Patrick and I were, without a doubt, an oddity. Now, South Africa was not the first place in which people stared at us when we walked down the street. In Cambodia, the bartenders and hotel owners assumed that I was Patrick's "escort" because "white men don't marry Asian women." In China, schoolchildren eagerly pressed Patrick to pose with them while they ignored my dark skin as something slightly unnatural. On the other hand, in India, the shopowners and beggars follow Patrick, hoping for a handout or purchase, while they assume I will give them nothing.
But, in South Africa, the lack of mixed race association bothered us because it spoke to a past injury that was not yet healed. In Cambodia, China, and India, mixed race couples are uncommon because, to be blunt, there aren't a whole lot of white people. Those countries have their own racially oriented classifications: the Indian caste system originally was based upon divisions of labor associated with the Dravidians and Aryans and, in China, the Han Chinese government has effectively pushed out many minority tribal groups.
Official definition of race used early on during Apartheid
In South Africa, there are different skin tones and, by most definitions, different races.
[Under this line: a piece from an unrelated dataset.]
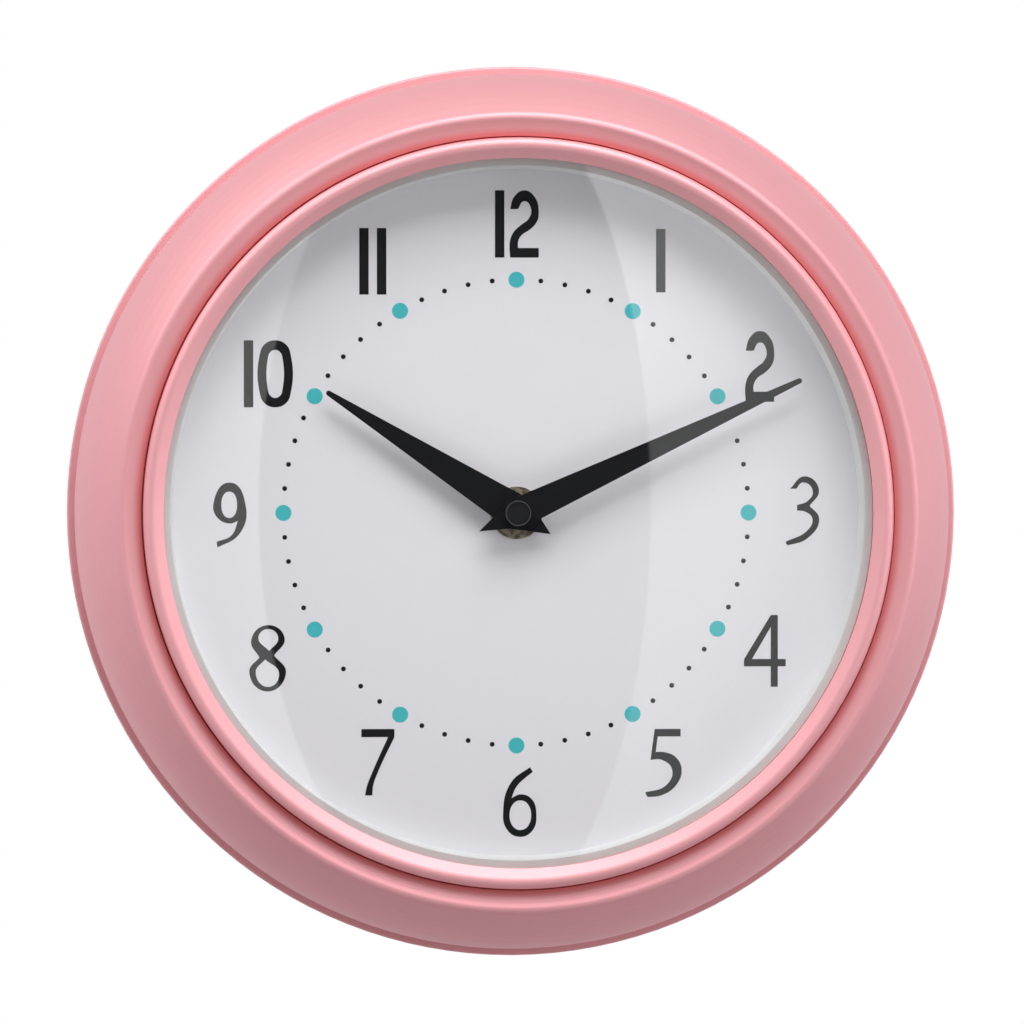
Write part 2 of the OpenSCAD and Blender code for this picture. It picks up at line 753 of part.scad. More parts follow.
// The wheel and the tube that the hour hand sits on.
module hour_wheel() {
    color(wheel_cream) stand_up() difference() {
        union() {
            gear(40, minute_module, gap_at(toward([0, 0], minute_at), 40), hour_z, hour_t);
            disc(hour_tube_r, hour_z, hour_hand_z + hand_t);
        }
        disc(hour_tube_bore_r, hour_z - 1, hour_hand_z + hand_t + 1);
    }
}

// The knob on the back that turns the hands, with grooves round its edge.
module set_knob() {
    knob_z1 = knob_z0 + knob_t;
    color([0.12, 0.12, 0.13]) stand_up() put_at(minute_at) difference() {
        disc(knob_r, knob_z0, knob_z1);
        for (i = [0:knob_grooves - 1]) rotate([0, 0, i * 360 / knob_grooves]) put_at([knob_r + 0.2, 0])
            disc(groove_r, knob_z0 - 1, knob_z1 + 1, $fn = 24);
    }
}

case_rim();
bezel_ring();
glass_lens();
lens_gasket();
dial_ring();
dial_plate();
case_lugs();
back_cover();
dial_carrier();
back_screws();
hour_hand();
minute_hand();
hand_cap();
dial_washer();
neck_nut();
neck_gasket();
movement_case();
movement_cover();
train_plate();
circuit_board();
clock_chip();
quartz_crystal();
coil_bobbin();
coil_winding();
coil_core();
stator();
rotor_magnet();
rotor_pinion();
intermediate_wheel();
second_wheel();
third_wheel();
centre_wheel();
minute_wheel();
hour_wheel();
set_knob();
positive_contact();
negative_contact();
battery();
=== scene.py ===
"""Looks for a round wall clock: lacquer, glass, printed dial, hands, movement, studio and camera."""

import json
import math

import bmesh
import bpy
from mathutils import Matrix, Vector


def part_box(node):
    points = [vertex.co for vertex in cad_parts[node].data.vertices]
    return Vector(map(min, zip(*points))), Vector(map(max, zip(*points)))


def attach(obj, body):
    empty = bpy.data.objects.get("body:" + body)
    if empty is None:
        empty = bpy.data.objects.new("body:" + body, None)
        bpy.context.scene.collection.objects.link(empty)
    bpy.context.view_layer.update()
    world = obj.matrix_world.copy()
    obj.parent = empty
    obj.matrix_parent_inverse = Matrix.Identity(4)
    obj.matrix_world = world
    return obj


MM = 0.001
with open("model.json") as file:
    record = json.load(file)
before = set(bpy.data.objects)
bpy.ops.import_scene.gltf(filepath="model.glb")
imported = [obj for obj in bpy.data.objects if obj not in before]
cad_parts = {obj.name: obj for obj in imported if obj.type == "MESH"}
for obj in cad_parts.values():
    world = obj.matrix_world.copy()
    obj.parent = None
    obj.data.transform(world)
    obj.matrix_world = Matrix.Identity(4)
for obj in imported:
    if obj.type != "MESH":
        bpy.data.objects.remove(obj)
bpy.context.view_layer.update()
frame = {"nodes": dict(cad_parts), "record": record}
nodes = frame["nodes"]

DIAL_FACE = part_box("dial_plate")[0].y  # the dial faces -Y
GLASS_SPHERE_R = 330 * MM  # the front of the glass is part of this sphere

# ---------------------------------------------------------------- camera

VIEW_FROM = (-3.2, 0.9)  # degrees to the right of the dial's axis, and above it
VIEW_DISTANCE = 1.5
AIM = Vector((-0.0012, DIAL_FACE, 0.0002))
LENS = 197.8  # focal length and the sensor's width in mm
SENSOR = 36.0


def direction(azimuth, elevation):
    """The unit vector from the clock toward something in front of it, in degrees right and up."""
    a = math.radians(azimuth)
    e = math.radians(elevation)
    return Vector((math.sin(a) * math.cos(e), -math.cos(a) * math.cos(e), math.sin(e)))


def make_camera():
    data = bpy.data.cameras.new("camera")
    data.lens = LENS
    data.sensor_width = SENSOR
    camera = bpy.data.objects.new("camera", data)
    bpy.context.collection.objects.link(camera)
    back = direction(*VIEW_FROM)
    camera.location = AIM + back * VIEW_DISTANCE
    camera.rotation_mode = "QUATERNION"
    camera.rotation_quaternion = (-back).to_track_quat("-Z", "Y")
    bpy.context.scene.camera = camera


# ---------------------------------------------------------------- material helpers


def start_material(name):
    """A new material, its node tree and its Principled shader."""
    material = bpy.data.materials.new(name)
    material.use_nodes = True
    tree = material.node_tree
    return material, tree, tree.nodes["Principled BSDF"]


def place(tree):
    """Object coordinates, in metres."""
    return tree.nodes.new("ShaderNodeTexCoord").outputs["Object"]


def axes(tree):
    """The X, Y and Z of the place."""
    split = tree.nodes.new("ShaderNodeSeparateXYZ")
    tree.links.new(place(tree), split.inputs[0])
    return split.outputs[0], split.outputs[1], split.outputs[2]


def maths(tree, operation, *values):
    """A Math node's result. Each value is a number or a socket."""
    node = tree.nodes.new("ShaderNodeMath")
    node.operation = operation
    for socket, value in zip(node.inputs, values):
        if isinstance(value, (int, float)):
            socket.default_value = value
        else:
            tree.links.new(value, socket)
    return node.outputs[0]


def radius(tree):
    """Distance from the dial's axis."""
    x, _, z = axes(tree)
    squares = maths(tree, "ADD", maths(tree, "MULTIPLY", x, x), maths(tree, "MULTIPLY", z, z))
    return maths(tree, "SQRT", squares)


def noise(tree, scale, detail=3.0, stretch=(1.0, 1.0, 1.0), vector=None):
    """Noise between 0 and 1, with about scale cells a metre, over the place or another vector."""
    mapping = tree.nodes.new("ShaderNodeMapping")
    mapping.inputs["Scale"].default_value = stretch
    tree.links.new(vector or place(tree), mapping.inputs["Vector"])
    node = tree.nodes.new("ShaderNodeTexNoise")
    node.inputs["Scale"].default_value = scale
    node.inputs["Detail"].default_value = detail
    tree.links.new(mapping.outputs[0], node.inputs["Vector"])
    return node.outputs["Fac"]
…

That being said, defining race in any place is incredibly difficult. I don't self-identify as an Indian though my parents are from India. I have never lived in India and I am as American as they come: I'm from Alabama, make a killer apple pie, and can't imagine a year without rooting for the Auburn Tigers. A friend of Indian descent in high school used to mark the box for "Caucasian" because, genetically, North Indians are Caucasoids. The Census keeps telling us we have to know our race but I find it increasingly difficult to narrow mine down.
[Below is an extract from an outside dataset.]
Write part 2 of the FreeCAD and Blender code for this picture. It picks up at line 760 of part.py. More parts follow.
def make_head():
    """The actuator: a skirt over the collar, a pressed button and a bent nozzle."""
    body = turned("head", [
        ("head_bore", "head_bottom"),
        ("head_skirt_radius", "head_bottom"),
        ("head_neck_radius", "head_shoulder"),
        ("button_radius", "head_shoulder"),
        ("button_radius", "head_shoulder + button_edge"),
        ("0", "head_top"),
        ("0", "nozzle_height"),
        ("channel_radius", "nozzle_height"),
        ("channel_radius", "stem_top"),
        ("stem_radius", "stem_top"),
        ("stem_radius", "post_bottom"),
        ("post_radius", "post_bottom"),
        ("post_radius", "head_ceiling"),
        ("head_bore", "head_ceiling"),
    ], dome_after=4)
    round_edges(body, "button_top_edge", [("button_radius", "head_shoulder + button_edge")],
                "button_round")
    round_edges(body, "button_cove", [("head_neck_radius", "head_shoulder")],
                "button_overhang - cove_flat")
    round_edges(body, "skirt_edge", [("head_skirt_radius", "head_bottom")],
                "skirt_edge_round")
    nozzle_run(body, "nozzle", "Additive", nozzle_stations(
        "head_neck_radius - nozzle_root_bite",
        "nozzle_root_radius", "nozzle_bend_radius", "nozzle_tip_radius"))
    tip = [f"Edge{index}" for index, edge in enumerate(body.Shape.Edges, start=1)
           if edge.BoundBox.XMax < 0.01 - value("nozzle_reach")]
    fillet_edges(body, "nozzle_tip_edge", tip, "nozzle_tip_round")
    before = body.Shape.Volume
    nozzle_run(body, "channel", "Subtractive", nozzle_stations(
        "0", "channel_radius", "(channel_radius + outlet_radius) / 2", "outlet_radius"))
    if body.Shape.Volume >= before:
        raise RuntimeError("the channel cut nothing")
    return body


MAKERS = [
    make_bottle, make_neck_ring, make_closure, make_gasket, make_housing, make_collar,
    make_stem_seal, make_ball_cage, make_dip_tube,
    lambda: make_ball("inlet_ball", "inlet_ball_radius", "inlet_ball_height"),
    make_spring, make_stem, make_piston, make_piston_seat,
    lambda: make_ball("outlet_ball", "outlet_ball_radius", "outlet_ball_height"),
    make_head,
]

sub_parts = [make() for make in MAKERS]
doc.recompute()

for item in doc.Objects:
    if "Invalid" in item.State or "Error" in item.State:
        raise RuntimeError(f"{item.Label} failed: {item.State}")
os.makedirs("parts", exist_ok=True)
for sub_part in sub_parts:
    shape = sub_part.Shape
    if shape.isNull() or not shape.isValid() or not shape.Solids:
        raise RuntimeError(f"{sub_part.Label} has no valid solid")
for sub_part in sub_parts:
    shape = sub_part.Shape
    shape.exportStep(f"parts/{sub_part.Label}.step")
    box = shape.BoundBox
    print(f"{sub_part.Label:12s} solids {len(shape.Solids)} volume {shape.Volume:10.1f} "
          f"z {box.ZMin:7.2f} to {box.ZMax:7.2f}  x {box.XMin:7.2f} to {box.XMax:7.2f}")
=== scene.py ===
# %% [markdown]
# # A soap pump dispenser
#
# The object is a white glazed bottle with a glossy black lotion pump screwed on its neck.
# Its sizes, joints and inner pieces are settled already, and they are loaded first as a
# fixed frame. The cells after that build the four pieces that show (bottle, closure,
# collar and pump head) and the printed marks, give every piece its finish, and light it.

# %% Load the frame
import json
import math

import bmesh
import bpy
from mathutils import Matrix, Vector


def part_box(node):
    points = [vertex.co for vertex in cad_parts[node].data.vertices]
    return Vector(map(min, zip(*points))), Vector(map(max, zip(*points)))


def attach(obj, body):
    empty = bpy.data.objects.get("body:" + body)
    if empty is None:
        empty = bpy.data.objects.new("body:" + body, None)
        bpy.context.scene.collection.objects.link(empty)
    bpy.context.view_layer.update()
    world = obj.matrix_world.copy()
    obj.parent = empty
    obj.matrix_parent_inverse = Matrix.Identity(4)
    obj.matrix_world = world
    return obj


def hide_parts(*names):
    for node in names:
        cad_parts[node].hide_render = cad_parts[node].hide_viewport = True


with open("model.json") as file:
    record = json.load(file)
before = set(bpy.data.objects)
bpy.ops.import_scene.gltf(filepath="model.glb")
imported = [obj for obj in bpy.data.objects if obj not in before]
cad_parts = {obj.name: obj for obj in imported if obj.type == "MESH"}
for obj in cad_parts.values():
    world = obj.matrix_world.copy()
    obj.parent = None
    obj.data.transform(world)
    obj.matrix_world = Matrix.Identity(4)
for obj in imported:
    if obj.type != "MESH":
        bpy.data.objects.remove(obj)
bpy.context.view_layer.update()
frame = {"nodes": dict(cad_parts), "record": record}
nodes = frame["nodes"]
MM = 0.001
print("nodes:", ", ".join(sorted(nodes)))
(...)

In South Africa, those divisions are especially complex because the Apartheid government boiled down discrete tribal classifications into simple terms such as "black," "white", "Indian," and "colored." And, those distinctions still stand.
Robben Island cells
On our last day in Zimbabwe, a lovely young pedicurist took care of my feet, dirt-ridden and cracked after walking through Namibian and Botswanan sand for almost three weeks. She asked me if Patrick was my boyfriend and I responded that he was my husband. She sighed and told me how lucky I am to have such open parents. She is colored --- meaning that her father is Malaysian and her mother is black from a western Zimbabwe tribe. Her boyfriend is Indian. She had his child two years ago. His family refuses to let him marry her or see her and her father refuses to speak to her. Her boyfriend has never seen their child.
Mandela's Gold flower
These stories exist everywhere, in every single country. People are divided all the time for reasons that I cannot fathom.
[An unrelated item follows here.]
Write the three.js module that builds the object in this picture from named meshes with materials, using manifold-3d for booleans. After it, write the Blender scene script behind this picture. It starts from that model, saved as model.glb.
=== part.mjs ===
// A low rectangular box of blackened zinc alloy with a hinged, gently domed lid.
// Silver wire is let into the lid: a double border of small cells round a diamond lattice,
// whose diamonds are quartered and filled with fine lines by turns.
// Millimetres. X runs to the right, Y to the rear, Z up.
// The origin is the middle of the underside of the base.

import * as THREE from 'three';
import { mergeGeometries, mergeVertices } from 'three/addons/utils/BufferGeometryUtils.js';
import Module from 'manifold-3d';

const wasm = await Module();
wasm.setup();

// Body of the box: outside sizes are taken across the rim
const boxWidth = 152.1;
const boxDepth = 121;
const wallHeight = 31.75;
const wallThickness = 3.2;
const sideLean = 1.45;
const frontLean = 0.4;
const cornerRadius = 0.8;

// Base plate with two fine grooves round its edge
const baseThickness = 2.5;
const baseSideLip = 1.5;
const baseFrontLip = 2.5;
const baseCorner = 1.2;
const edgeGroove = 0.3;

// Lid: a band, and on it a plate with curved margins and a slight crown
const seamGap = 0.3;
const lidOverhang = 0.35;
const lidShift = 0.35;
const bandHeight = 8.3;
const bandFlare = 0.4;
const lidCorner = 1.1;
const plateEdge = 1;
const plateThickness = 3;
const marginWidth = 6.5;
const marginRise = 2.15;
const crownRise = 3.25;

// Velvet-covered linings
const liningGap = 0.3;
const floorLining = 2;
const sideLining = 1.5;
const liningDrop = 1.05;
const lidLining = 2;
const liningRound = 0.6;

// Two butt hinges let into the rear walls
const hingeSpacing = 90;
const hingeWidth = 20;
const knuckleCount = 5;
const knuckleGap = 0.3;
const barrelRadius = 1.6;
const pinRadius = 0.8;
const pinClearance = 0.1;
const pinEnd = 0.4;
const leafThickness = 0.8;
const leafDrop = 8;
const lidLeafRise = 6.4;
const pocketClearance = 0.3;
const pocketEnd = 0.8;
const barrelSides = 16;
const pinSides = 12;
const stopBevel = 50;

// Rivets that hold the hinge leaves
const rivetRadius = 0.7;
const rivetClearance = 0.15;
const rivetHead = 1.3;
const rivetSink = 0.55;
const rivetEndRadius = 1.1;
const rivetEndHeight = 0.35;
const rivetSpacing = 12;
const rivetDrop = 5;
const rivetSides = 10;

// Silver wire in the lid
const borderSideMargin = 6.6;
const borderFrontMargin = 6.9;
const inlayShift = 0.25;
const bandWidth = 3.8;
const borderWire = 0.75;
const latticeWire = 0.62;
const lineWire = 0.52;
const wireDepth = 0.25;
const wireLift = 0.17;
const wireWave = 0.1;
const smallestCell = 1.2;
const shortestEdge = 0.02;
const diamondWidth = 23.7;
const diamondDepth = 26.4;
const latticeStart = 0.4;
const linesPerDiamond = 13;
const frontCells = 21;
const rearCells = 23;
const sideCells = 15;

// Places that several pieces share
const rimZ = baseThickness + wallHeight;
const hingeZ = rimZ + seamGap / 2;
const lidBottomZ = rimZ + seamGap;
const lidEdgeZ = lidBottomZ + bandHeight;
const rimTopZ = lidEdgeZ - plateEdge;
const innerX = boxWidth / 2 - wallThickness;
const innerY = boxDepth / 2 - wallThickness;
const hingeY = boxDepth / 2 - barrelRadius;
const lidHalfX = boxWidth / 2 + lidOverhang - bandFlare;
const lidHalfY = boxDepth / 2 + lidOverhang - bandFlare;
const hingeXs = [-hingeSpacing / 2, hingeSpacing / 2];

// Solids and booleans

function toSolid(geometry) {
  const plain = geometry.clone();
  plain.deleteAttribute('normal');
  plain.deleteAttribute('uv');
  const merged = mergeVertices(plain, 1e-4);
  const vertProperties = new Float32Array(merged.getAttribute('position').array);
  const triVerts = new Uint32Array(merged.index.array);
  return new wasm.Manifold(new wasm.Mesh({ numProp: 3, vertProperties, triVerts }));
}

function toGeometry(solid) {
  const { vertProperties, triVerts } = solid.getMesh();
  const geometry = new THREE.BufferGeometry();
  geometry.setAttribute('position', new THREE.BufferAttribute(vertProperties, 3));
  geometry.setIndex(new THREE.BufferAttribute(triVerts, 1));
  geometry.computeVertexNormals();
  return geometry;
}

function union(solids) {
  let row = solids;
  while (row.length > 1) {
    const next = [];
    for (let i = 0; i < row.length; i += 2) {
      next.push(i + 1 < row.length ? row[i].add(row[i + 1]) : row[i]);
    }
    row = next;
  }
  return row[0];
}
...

View of Cape Town from Robben Island
* Please note that these our strictly our experiences when it comes to how we have been treated as an interracial couple. We were never knowingly discriminated against but we often felt uncomfortable in South Africa because of the open confusion as to why we were together. We found it to have rich racial diversity but slim racial integration; perhaps, in the 1970s, America was much the same. I think and I hope that things are changing in South Africa. After all, it has only been 16 years since a restrictive and divisive regime ended. In particular, in Cape Town, we felt more welcomed as an interracial couple, perhaps because of its cosmopolitan nature. Either way, we highly recommend a visit to both Robben Island off Cape Town and the Apartheid Museum in Johannesburg as a great way to learn about the country's history.